We arrived in Johannesburg on Feb 14 and bicycled out the next day heading for Hazyview, the departure point for safaris into Kruger National Park. Kruger is the largest and best known of the 17 national parks in South Africa, and was created primarily to protect wild animals. It is approximately the size of Massachusetts. The great diversity of wildlife includes the "big five" - lion, leopard, rhino, elephant, and buffalo and some 500 different species of birds. During our time in the park we went on both a night ride and a morning ride (in open top trucks). The night ride started during daylight and went well into the darkness. The morning ride began in the darkness and extended past sunrise. During the darkness we were given powerful lanterns to help us spot animals (usually by the reflection from eyes staring back at us). When an animal was spotted we had the driver stop. So, in a sense it was a do-it-yourself safari. We got to see a vast number of animals closeup, including (! in order of appearance): impalas, zebras, wildebeest, baboons, mongoose, warthogs, antelopes, african wildcats, lions, hyenas, giraffes, elephants, hippos, a single leopard and many varieties of birds. The lions provided the best interaction. Three male lions were walking the road just ahead of our truck in a nonchalant manner. They kept stopping, turning, and staring back at us. Every so often one of them would lie down in the middle of the road, and roll over like a pet pussy cat. After about half an hour they moved to the side of the road (probably thinking "there goes another group of annoying tourists) and we continued on.

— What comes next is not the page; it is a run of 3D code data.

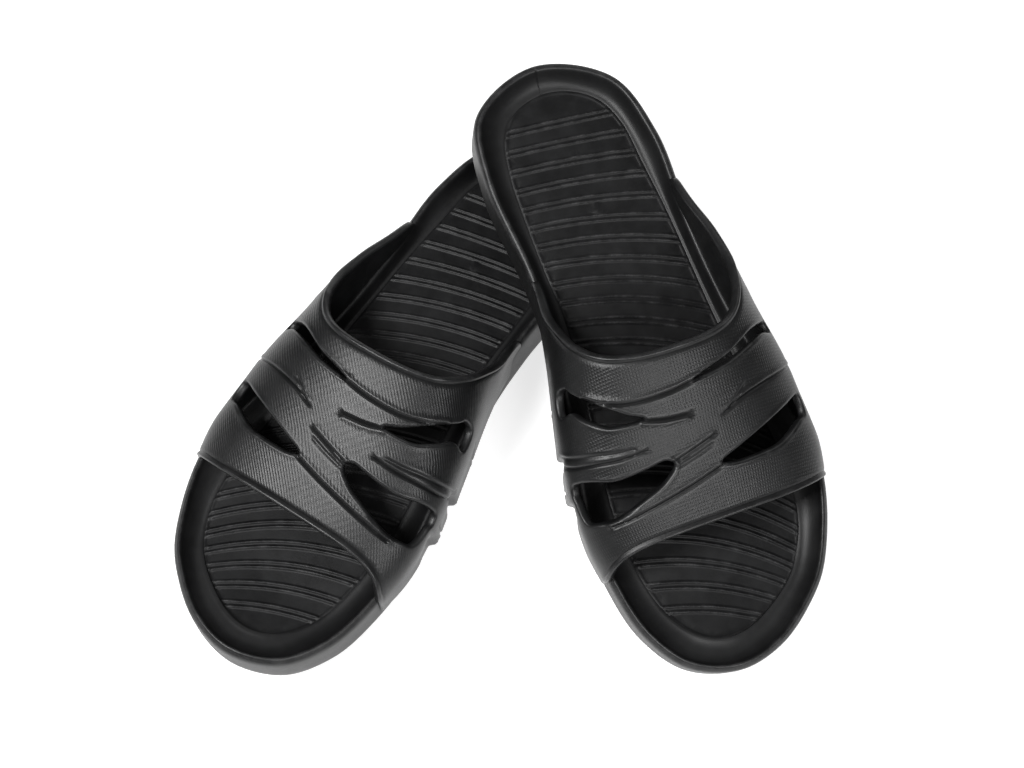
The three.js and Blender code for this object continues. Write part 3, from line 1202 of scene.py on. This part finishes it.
@dataclass
class Tread:
    """The walking layer under the sole, crossed by wavy grooves."""

    last: Last
    thickness: float = 5.2
    inset: float = 2.6
    groove_pitch: float = 12.0
    groove_half_width: float = 1.9
    groove_floor: float = 0.9
    groove_depth: float = 2.3
    groove_count: int = 23
    first_groove: float = 36.0
    wave_height: float = 1.6
    wave_length: float = 22.0

    def build(self, name: str) -> Moulding:
        """Raises the tread, with its grooves cut into its underside.

        Args:
            name: the piece's name.

        Returns:
            The piece.
        """
        last = self.last
        outline = along(last.outline + last.inward * self.inset, 1.4, closed=True)
        x = np.linspace(-60, 60, 121)
        lines = []
        for k in range(self.groove_count):
            y = last.spring_start - self.first_groove + k * self.groove_pitch
            wave = y + self.wave_height * np.sin(2 * math.pi * x / self.wave_length)
            line = np.column_stack([x, wave])
            within = inside(line, outline)
            if within.sum() > 12:
                lines.append(line[within])
        pattern = Pattern(
            outline, lines=lines, grid=3.4, edge_rows=(0.5, 1.2, 2.2),
            line_rows=(0.0, 0.8, 1.25, 1.7, 2.1), row_step=1.4,
        )
        skin = pattern.mesh()
        p = skin.points
        edge, _ = distance_to(p, outline, True)
        depth = rounded_edge(edge, 1.2)
        for line in lines:
            close = np.abs(p[:, 1] - line[:, 1].mean()) < 6
            distance, _ = distance_to(p[close], line)
            cut = self.groove_depth * (1 - smoothstep(distance, self.groove_floor, self.groove_half_width))
            depth[close] = np.maximum(depth[close], cut)
        low = last.spring(p[:, 1])
        under = np.column_stack([p, low + depth])
        upper = np.column_stack([p, low + self.thickness])
        vertices, faces = skin.solid(upper, under)
        flat = np.column_stack([np.vstack([p, p]), np.zeros(2 * len(p))])
        worn = np.concatenate([np.zeros(len(p)), np.clip(hump(edge - 1.0, 1.4), 0, 1)])
        return Moulding(name, vertices, faces, flat, worn)


class Crease(NamedTuple):
    """A moulded line on the upper: a groove, with a raised lip along one side of it."""

    places: Sequence[Top | Flank]
    depth: float = 0.85
    half_width: float = 1.0
    lip: float = 0.5
    lip_side: int = 1


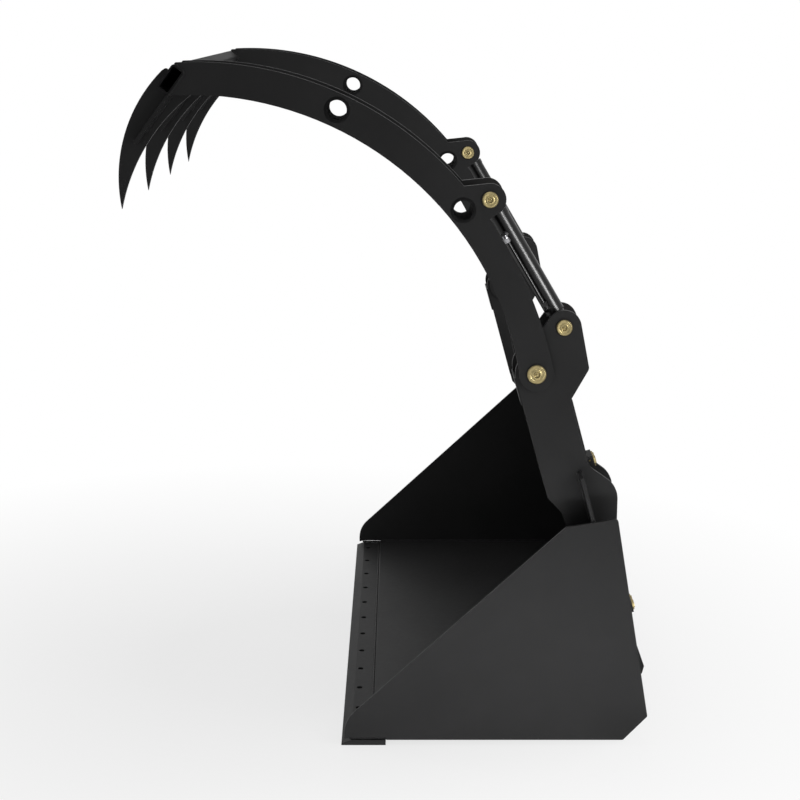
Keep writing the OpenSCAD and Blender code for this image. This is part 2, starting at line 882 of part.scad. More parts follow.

Between the night and morning rides we overnighted in a thatched roof cottage that provided a further enhancement to a truly appreciated experience.
As you are no doubt aware, parts of South Africa have been devastated by the same torrential rains and accompanying floods that have ravaged Mozambique, caused by cyclones spinning around in the Indian Ocean. Dams have collapsed, roads have been washed away and great damage has been done in the Southern regions of Kruger National Park. The two southernmost entrances to the park were closed, requiring us to travel about three hours to the nearest open entrance. At one point on our travels through the park we were only 5 km (3 miles) from the Mozambique border.
Because economic conditions are so bad in Mozambique, we are told that large numbers of its citizens attempt to sneak into South Africa by trekking through Kruger Park at night and are killed and eaten by the animals. (Its a tough world for too many of the human community).
South Africa has suffered from the consequences of a growing racial divide that had its beginnings before the start of the 20h century. The legal separation of black and white became known as apartheid. The periods following both world wars did much to exacerbate the racial unrest. The Afrikaaner governments of the 1950's & 1960's tied together the existing threads of racial prejudice to create one of the most all-embracing bodies of restrictive law ever devised. Every level of the social fabric was affected, particularly onerous was the "Bantu Education Act", which condemned the blacks to inferior schooling.
A liberal movement arose, grew, and later became known as the ANC (Aftrican National Congress), eventually lead by Nelson Mandela. With the coming of Mandela and the end of the Apartheid era has come great dislocation, economically, and culturally. At this time blacks have been politically enfranchised and are being given preference for many jobs, for which they are unqualified. As a result the economy has suffered greatly, and more resentment has been unleashed in the white community.